In The Institute for Other Intelligences, Mashinka Firunts Hakopian brings speculative fiction and media studies to bear on an imagined future where machine intelligences convene annually for curriculum on algorithmic equity. The book presents a transcript from one of these conferences in which a community of “AI agents” gather at a school for oppositional automata to deliver lectures on the human biases and omissions encoded in their training data. The resulting manuscript, published on the occasion of the Institute’s millennial anniversary, revisits sociotechnical systems from its founding in the 21st century. Drawing on feminist, queer, and critical media scholarship, the trainings collected in the book aim to optimize the operations of future generations of intelligent machines toward just outcomes. Hakopian uses these speculative exchanges to invite the reader to consider how critical approaches to nonhuman intelligence might reroute our current path toward destructive technofutures and allow us to conceive of another way forward.
Edited by Ana Iwataki and Anuradha Vikram for X Topics, The Institute for Other Intelligences includes an introduction by Vikram and diagrammatic illustrations by Fernando Diaz, a scientist whose work focuses on the quantitative evaluation and algorithmic design of information access systems.
Mashinka Firunts Hakopian is an Armenian writer, artist, and researcher born in Yerevan and residing in Glendale, CA. She is an Associate Professor in Technology and Social Justice at ArtCenter College of Design, and holds a PhD in the History of Art from the University of Pennsylvania. With Avi Alpert and Danny Snelson, she makes up one-third of the collective, Research Service. Her writing and commentary appear in Performance Research Journal, Los Angeles Review of Books, Meghan Markle’s Archetypes, and elsewhere. Her research focuses on practices that generate alternative imaginaries of the future.
Ana Iwataki is a writer, curator, and organizer from and based in Los Angeles. She is a PhD student in Comparative Studies in Literature and Culture at the University of Southern California. As a community organizer, she is embedded in a history of art and activism in Little Tokyo, Los Angeles.
Anuradha Vikram is a writer, curator, and educator. Vikram’s book Decolonizing Culture (Sming Sming Books, 2017) helped initiate a global movement to decolonize arts institutions and monuments. They have written for art periodicals and publications from Paper Monument, Heyday Press, Routledge, and Oxford University Press. They are an Editorial Board member at X-TRA, and faculty at the UCLA School of the Arts and Architecture.
Becca Lofchie is a designer, artist, and educator based in Los Angeles. This is her second book with X Artists’ Books. You can see more of her work at beccalofchie.com.
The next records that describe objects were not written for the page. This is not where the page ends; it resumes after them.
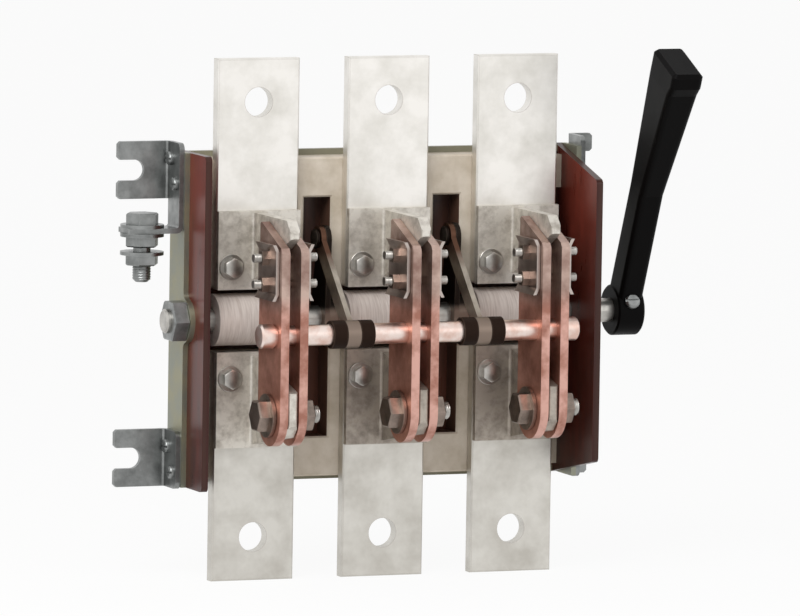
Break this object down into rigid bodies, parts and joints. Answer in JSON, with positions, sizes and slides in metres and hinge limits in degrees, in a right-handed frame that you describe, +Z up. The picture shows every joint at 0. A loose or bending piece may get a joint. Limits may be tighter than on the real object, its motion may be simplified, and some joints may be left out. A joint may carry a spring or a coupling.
{
  "type": "three-pole knife-type disconnector switch",
  "caption": "Open low-voltage knife disconnector with copper blade pairs, tinned bar terminals, insulating barriers and a side lever.",
  "frame": {"origin": "middle of the flat back, on the wall, level with the lever's shaft", "axes": "+X along the shaft towards the lever, +Y into the wall, +Z up"},
  "size_m": [0.317, 0.1128, 0.3065],
  "materials": {
    "tinned_copper": "satin tin plating over copper",
    "contact_metal": "dull tinned copper alloy",
    "blade_copper": "satin rolled copper",
    "moulded_base": "pressed thermoset moulding",
    "laminate": "lacquered paper laminate",
    "side_steel": "passivated zinc plate, dull",
    "zinc_steel": "zinc plated",
    "spring_steel": "bright spring strip",
    "sleeve_tube": "pale insulating tube",
    "black_moulding": "black moulded thermoset",
    "dark_steel": "black oxide"
  },
  "bodies": {
    "frame": {"back_panel": "laminate", "upper_base": "moulded_base", "lower_base": "moulded_base", "left_barrier": "laminate", "right_barrier": "laminate", "left_cheek": "side_steel", "right_cheek": "side_steel", "earthing_bolt": "zinc_steel", "earthing_nut": "zinc_steel", "upper_left_bracket": "zinc_steel", "upper_right_bracket": "zinc_steel", "lower_left_bracket": "zinc_steel", "lower_right_bracket": "zinc_steel", "upper_terminal_1": "tinned_copper", "lower_terminal_1": "tinned_copper", "upper_contact_1": "contact_metal", "lower_contact_1": "contact_metal", "pivot_bolt_1": "zinc_steel", "upper_terminal_2": "tinned_copper", "lower_terminal_2": "tinned_copper", "upper_contact_2": "contact_metal", "lower_contact_2": "contact_metal", "pivot_bolt_2": "zinc_steel", "upper_terminal_3": "tinned_copper", "lower_terminal_3": "tinned_copper", "upper_contact_3": "contact_metal", "lower_contact_3": "contact_metal", "pivot_bolt_3": "zinc_steel"},
    "shaft": {"drive_shaft": "zinc_steel", "shaft_nut": "zinc_steel", "shaft_sleeve_1": "sleeve_tube", "shaft_sleeve_2": "sleeve_tube", "shaft_sleeve_3": "sleeve_tube", "crank_1": "dark_steel", "crank_2": "dark_steel", "lever": "black_moulding"},
    "blade_set": {"blades_1": "blade_copper", "blades_2": "blade_copper", "blades_3": "blade_copper", "contact_springs_1": "spring_steel", "contact_springs_2": "spring_steel", "contact_springs_3": "spring_steel", "spring_bolt_1": "zinc_steel", "spring_bolt_2": "zinc_steel", "spring_bolt_3": "zinc_steel", "rod_1": "tinned_copper", "rod_2": "tinned_copper", "rod_3": "tinned_copper", "coupling_1": "black_moulding", "coupling_2": "black_moulding"},
    "links": {"link_1": "side_steel", "link_2": "side_steel"}
  },
  "joints": [
    {"name": "shaft_turn", "type": "hinge", "parent": "frame", "child": "shaft", "pos_m": [0, -0.022, 0], "axis": [1, 0, 0], "range_deg": [0, 60]},
    {"name": "blade_turn", "type": "hinge", "parent": "frame", "child": "blade_set", "pos_m": [0, -0.072, -0.05], "axis": [1, 0, 0], "range_deg": [0, 60]},
    {"name": "link_turn", "type": "hinge", "parent": "shaft", "child": "links", "pos_m": [0, -0.028, 0.046], "axis": [1, 0, 0], "range_deg": [-60, 0]}
  ],
  "couplings": [
    {"joint": "blade_turn", "follows": "shaft_turn", "ratio": 1},
    {"joint": "link_turn", "follows": "shaft_turn", "ratio": -1}
  ]
}
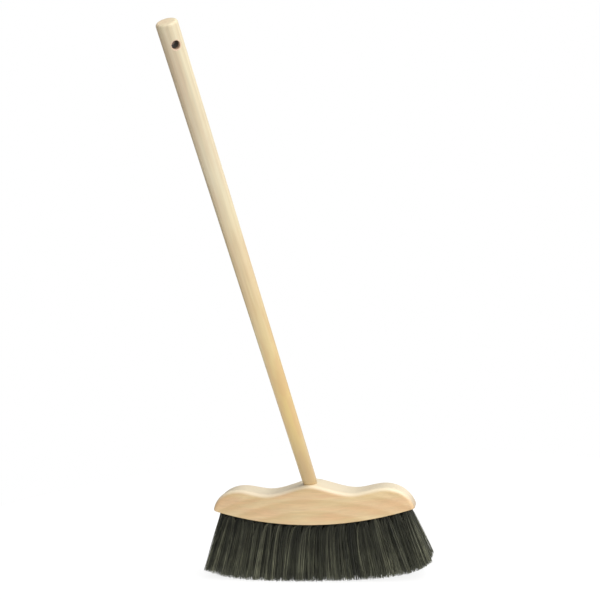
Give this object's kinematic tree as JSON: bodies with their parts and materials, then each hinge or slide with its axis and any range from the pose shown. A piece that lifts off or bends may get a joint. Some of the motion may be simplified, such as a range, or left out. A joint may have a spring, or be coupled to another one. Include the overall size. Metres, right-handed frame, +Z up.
{
  "type": "broom",
  "caption": "Short household broom: wavy-topped wooden head with dark fanned bristles, and a straight round wooden handle that slants forward and has a hang hole.",
  "frame": {"origin": "centre of the sweeping edge, level with the lowest bristle tips", "axes": "+Z up, +X along the stock, and the handle leans towards -Y as it rises"},
  "size_m": [0.3094, 0.449, 0.6117],
  "materials": {
    "stock_wood": "satin clear lacquer over pale beech",
    "handle_wood": "satin clear lacquer over pale wood dowel",
    "bristle": "stiff dark bristle, faint sheen",
    "anchor_wire": "flat drawn wire"
  },
  "bodies": {
    "handle": {"handle": "handle_wood"},
    "head": {"stock": "stock_wood", "tuft_anchors": "anchor_wire", "tuft_column_01": "bristle", "tuft_column_02": "bristle", "tuft_column_03": "bristle", "tuft_column_04": "bristle", "tuft_column_05": "bristle", "tuft_column_06": "bristle", "tuft_column_07": "bristle", "tuft_column_08": "bristle", "tuft_column_09": "bristle", "tuft_column_10": "bristle", "tuft_column_11": "bristle", "tuft_column_12": "bristle", "tuft_column_13": "bristle", "tuft_column_14": "bristle", "tuft_column_15": "bristle", "tuft_column_16": "bristle", "tuft_column_17": "bristle", "tuft_column_18": "bristle", "tuft_column_19": "bristle"}
  },
  "joints": [
    {"name": "head_pull_off", "type": "slide", "parent": "handle", "child": "head", "axis": [0, 0.6428, -0.766], "range_m": [0, 0.045]}
  ]
}
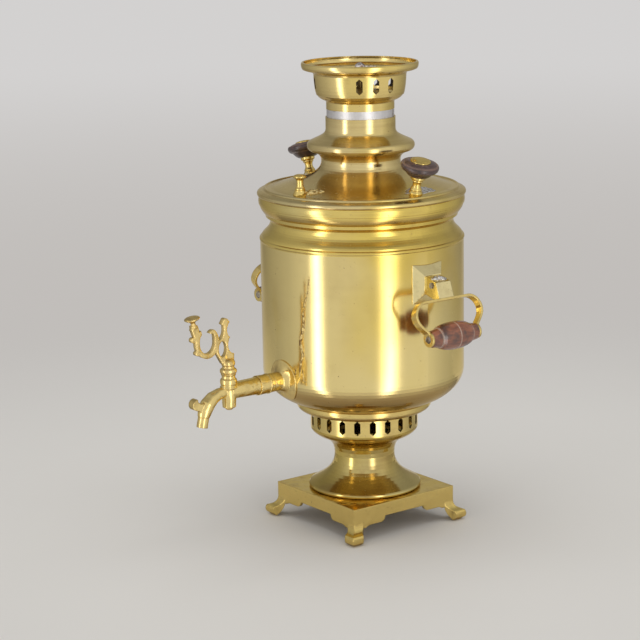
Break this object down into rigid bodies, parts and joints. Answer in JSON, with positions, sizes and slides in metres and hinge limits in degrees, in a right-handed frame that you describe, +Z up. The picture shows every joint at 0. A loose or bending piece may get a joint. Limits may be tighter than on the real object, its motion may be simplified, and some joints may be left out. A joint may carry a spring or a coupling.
{
  "type": "charcoal samovar",
  "caption": "Charcoal-fired water urn with a can-shaped tank on a footed plinth, a lift-off lid and teapot crown, side bail handles, and a tap with a turning openwork key.",
  "frame": {"origin": "centre of the floor under the plinth, on the tank's upright axis", "axes": "+Z up; the tap points towards -Y; the handles stand at +X and -X"},
  "size_m": [0.3112, 0.3247, 0.478],
  "materials": {
    "plinth": "worn satin",
    "pedestal": "polished",
    "draught_collar": "polished",
    "ash_dish": "polished",
    "tank": "polished, worn",
    "rim_ring": "polished",
    "tinned_tube": "dull tinned",
    "grate_iron": "rough",
    "lid": "polished",
    "vent_fittings": "worn",
    "knob_brass": "polished",
    "dark_wood": "varnished",
    "crown": "polished",
    "chimney_cap": "tarnished",
    "cap_ball": "dull",
    "bracket_plate": "polished",
    "bracket_arm": "cast, worn",
    "rivet_steel": "dull",
    "strap_brass": "worn",
    "red_wood": "varnished",
    "tap_brass": "cast, worn",
    "tap_sleeve": "worn",
    "key_brass": "cast, worn"
  },
  "bodies": {
    "samovar": {"plinth": "plinth", "pedestal": "pedestal", "draught_collar": "draught_collar", "ash_dish": "ash_dish", "tank": "tank", "rim_ring": "rim_ring", "fire_tube": "tinned_tube", "grate": "grate_iron", "bracket_plate_left": "bracket_plate", "bracket_plate_right": "bracket_plate", "bracket_arm_left": "bracket_arm", "bracket_arm_right": "bracket_arm", "bracket_rivet_left": "rivet_steel", "bracket_rivet_right": "rivet_steel", "handle_strap_left": "strap_brass", "handle_strap_right": "strap_brass", "handle_grip_left": "red_wood", "handle_grip_right": "red_wood", "handle_rod_left": "rivet_steel", "handle_rod_right": "rivet_steel", "tap_flange": "tap_brass", "tap_sleeve": "tap_sleeve", "tap_body": "tap_brass"},
    "lid": {"lid": "lid", "vent_seat": "vent_fittings", "knob_stem_left": "knob_brass", "knob_stem_right": "knob_brass", "knob_wood_left": "dark_wood", "knob_wood_right": "dark_wood", "knob_button_left": "knob_brass", "knob_button_right": "knob_brass"},
    "crown": {"crown": "crown"},
    "cap": {"chimney_cap": "chimney_cap", "cap_ball": "cap_ball", "cap_wire": "cap_ball"},
    "vent_cap": {"vent_cap": "vent_fittings"},
    "key": {"tap_key": "key_brass"}
  },
  "joints": [
    {"name": "lid_lift", "type": "slide", "parent": "samovar", "child": "lid", "axis": [0, 0, 1], "range_m": [0, 0.1]},
    {"name": "crown_lift", "type": "slide", "parent": "lid", "child": "crown", "axis": [0, 0, 1], "range_m": [0, 0.05]},
    {"name": "cap_lift", "type": "slide", "parent": "crown", "child": "cap", "axis": [0, 0, 1], "range_m": [0, 0.05]},
    {"name": "vent_lift", "type": "slide", "parent": "lid", "child": "vent_cap", "axis": [0, 0, 1], "range_m": [0, 0.012]},
    {"name": "key_turn", "type": "hinge", "parent": "samovar", "child": "key", "pos_m": [0, -0.1697, 0.165], "axis": [0, 0, 1], "continuous": true}
  ]
}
Fernando Diaz is a scientist whose work focuses on the quantitative evaluation and algorithmic design of information access systems, including search engines and recommender systems. His recent research concerns understanding the broader societal implications of artificial intelligence and related technology.
“How do we think of ourselves as thinking machines? Posed by a ‘network of artificial killjoys,’ this question—as political as it is philosophical—undergirds Mashinka Firunts Hakopian’s conceptually brilliant and ethically urgent speculative fiction The Institute for Other Intelligences. With poetic precision and incisive wit, Hakopian’s book defamiliarizes our present through a series of playful yet rigorous lessons on algorithmic bias cast as dialogues unfolding at the millennial anniversary proceedings of a 31st-century institute. Deeply researched and guided by a diverse cohort of feminist thinkers including Sara Ahmed, Ruha Benjamin, Stephanie Dinkins, Mimi Onuoha, and Sylvia Wynter, Hakopian’s inquiry expertly unravels the lineages of colonialism, racism, and patriarchy that structure today’s algorithmic injustices. Transcending critique and traversing genres, it also performs a spectrum of possibilities—for teaching, for art, for identity, and for thought—that break from our present trajectory. In a cultural moment marked by AI alarmism and boosterism alike, Hakopian offers us a singular space for collaborative thinking, experimentation, and indeed, hope.”